2001 Camry 2.2 acceleration hesitation & jerking

I hope someone can help guide me in the correct direction… money is tight, so I cannot afford to start indiscriminately replacing parts.

I drive a 2001 Toyota Camry LE, 2.2 4 cylinder. It has about 206k miles on it… About 2 months ago I started to feel slight hesitation when I was driving…. It was so slight I wasn’t sure if it was happening or not. Recently the hesitation has become much worse… typically it will hesitate and jerk when I try to accelerate from slow speeds… this primarily happens when the car is cold. It will also jerk and hesitate when I am cruising at a fixed speed. If I step on the gas, the jerking stops.

Here are known issues and recent work I have had done… in November I replaced my complete exhaust system myself, including the downstream oxygen sensor. The cat is now bad and it will rattle. I had a mechanic replace my water pump, timing belt and all pulleys and tensioners associated with it about 2 weeks ago. The hesitation predated this problem.

About 5 years ago I replaced my own plugs and wires… when I did this; I noticed oil on one plug. This was for the cylinder closest to the driver’s side. I never noticed any issues with the performance of my car related to the oil, and I do not burn through much… perhaps a quart every 2 months. About a week ago I replaced my plugs and noticed the oil again. I do not know if this relates to my hesitation problem or not. I also filled my tank and used a container of injector cleaner, thinking perhaps a clogged injector was causing the problem.

The problem still exists.

Now I am thinking it might be one of two problems… either a defective ignition coil or a bad throttle position sensor. Yesterday I borrowed a code reader… it told me I had “long fuel trim in bank 1”.

Can someone please give me their thoughts? I really cannot afford to dump a lot of money into my car.

Thank you,
Matt

what was the code number?

P0420 – it’s listed twice… once as that and once as pending.

P0420 Toyota - Catalyst System Efficiency Below Threshold Bank 1

found online:
As the code description implies the P0420 code means that the vehicle’s control module has detected that the three-way catalytic converter is not working properly (is not as efficient as the factory is expecting). Replacing the oxygen (O2) sensors may sometimes fix the code, but in most cases the catalytic convert needs to be replaced to fix the problem.

I know I have a bad cat… but could the bad cat cause these problems?

yes, those are consistent with a clogged cat.

ok, thanks.

Could you give the actual DTC for the “long fuel trim in bank 1”?

I am wondering if you have air leaking into the exhaust manifold ahead of Sensor 1 Bank 1, i.e. the upstream O2 sensor.
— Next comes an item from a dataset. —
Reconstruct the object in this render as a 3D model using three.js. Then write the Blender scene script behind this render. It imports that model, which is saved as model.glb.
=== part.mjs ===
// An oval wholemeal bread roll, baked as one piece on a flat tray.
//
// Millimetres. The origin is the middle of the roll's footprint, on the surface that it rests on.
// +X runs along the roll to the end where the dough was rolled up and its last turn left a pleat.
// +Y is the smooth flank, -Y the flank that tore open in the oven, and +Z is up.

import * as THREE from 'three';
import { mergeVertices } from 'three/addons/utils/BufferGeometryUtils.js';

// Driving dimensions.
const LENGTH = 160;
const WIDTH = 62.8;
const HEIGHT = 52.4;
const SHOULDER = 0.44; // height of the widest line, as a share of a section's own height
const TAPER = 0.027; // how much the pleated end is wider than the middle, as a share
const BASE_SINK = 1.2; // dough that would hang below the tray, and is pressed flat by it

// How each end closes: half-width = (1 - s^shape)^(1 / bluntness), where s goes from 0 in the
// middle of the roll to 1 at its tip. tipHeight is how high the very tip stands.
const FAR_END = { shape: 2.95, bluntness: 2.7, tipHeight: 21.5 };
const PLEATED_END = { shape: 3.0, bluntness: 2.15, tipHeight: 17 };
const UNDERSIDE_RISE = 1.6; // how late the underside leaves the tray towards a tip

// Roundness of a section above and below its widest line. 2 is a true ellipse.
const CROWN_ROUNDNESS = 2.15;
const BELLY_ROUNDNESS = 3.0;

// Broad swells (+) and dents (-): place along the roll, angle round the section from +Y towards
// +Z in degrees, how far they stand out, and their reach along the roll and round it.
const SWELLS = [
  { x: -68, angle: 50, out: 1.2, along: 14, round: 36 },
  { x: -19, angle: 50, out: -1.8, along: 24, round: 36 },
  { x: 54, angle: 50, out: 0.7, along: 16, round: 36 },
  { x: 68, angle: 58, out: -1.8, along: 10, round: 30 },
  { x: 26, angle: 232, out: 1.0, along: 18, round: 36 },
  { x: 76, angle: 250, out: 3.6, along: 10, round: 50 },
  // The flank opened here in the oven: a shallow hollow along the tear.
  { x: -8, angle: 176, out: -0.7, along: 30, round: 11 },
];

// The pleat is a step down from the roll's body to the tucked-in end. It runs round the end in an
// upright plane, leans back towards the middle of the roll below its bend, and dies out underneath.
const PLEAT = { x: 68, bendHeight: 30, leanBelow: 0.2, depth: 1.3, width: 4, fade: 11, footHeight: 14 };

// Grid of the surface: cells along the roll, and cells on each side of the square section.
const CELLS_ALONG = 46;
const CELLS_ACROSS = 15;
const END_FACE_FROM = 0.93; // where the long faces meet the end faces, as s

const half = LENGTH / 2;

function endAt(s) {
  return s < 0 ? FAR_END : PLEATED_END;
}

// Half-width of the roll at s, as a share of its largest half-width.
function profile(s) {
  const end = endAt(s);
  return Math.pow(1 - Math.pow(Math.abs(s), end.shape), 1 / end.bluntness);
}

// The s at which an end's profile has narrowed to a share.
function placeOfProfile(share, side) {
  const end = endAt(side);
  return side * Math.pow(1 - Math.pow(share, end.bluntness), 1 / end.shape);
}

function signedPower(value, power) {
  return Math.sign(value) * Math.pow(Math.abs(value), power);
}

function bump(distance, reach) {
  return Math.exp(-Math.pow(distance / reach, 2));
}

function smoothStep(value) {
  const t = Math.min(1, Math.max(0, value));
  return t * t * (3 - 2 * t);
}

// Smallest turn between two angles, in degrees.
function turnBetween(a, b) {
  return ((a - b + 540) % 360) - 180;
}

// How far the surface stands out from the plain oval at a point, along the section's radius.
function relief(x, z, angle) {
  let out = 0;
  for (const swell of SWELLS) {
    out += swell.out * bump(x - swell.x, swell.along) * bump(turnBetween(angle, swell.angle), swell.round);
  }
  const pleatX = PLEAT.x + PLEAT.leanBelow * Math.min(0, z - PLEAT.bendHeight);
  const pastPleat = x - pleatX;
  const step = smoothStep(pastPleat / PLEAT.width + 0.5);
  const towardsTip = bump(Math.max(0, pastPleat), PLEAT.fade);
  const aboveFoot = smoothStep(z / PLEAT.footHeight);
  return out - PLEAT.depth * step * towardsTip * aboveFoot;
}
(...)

There was another person here who had similar symptoms. I think her car was a Toyota too. At last report as I recall she had solved the problem by a shop cleaning the fuel injection system.

There’s many other things that could cause this symptom. But if the fuel injectors are a little clogged this symptom can result. When clogged they have a difficult time regulating the amount of fuel injected at low fuel usage. Like a garden hose nozzle that is clogged, it will work ok at full force, but does weird things, sprays every which way, if you adjust it to spray a trickle.

But before deciding one path or another, as mentioned above, post the diagnostic codes stored in the ECM memory.

Long term fuel trim isn’t usually a code for a problem. It is a feature that allows the code reader to read the ECM’s long term fuel trim measurement. The ECM expects for given condition a certain amount of gas needs to be injected. The LTFT parameter is how the expected amount differs from what it actually needs to inject based on the O2 sensor reading. If an injector is clogged, it will think it is injecting more than it actually is with each injector pulse, so the O2 sensor will read “lean”, and the ECM will have to inject more gas. It will that register extra gas beyond expectation to meet the O2 sensor as a LTFT measurement.

Edit: Unless you drive a lot of miles per month, having to add a quart of oil every two months isn’t the norm. You have some kind of oil usage or leak problem going on too.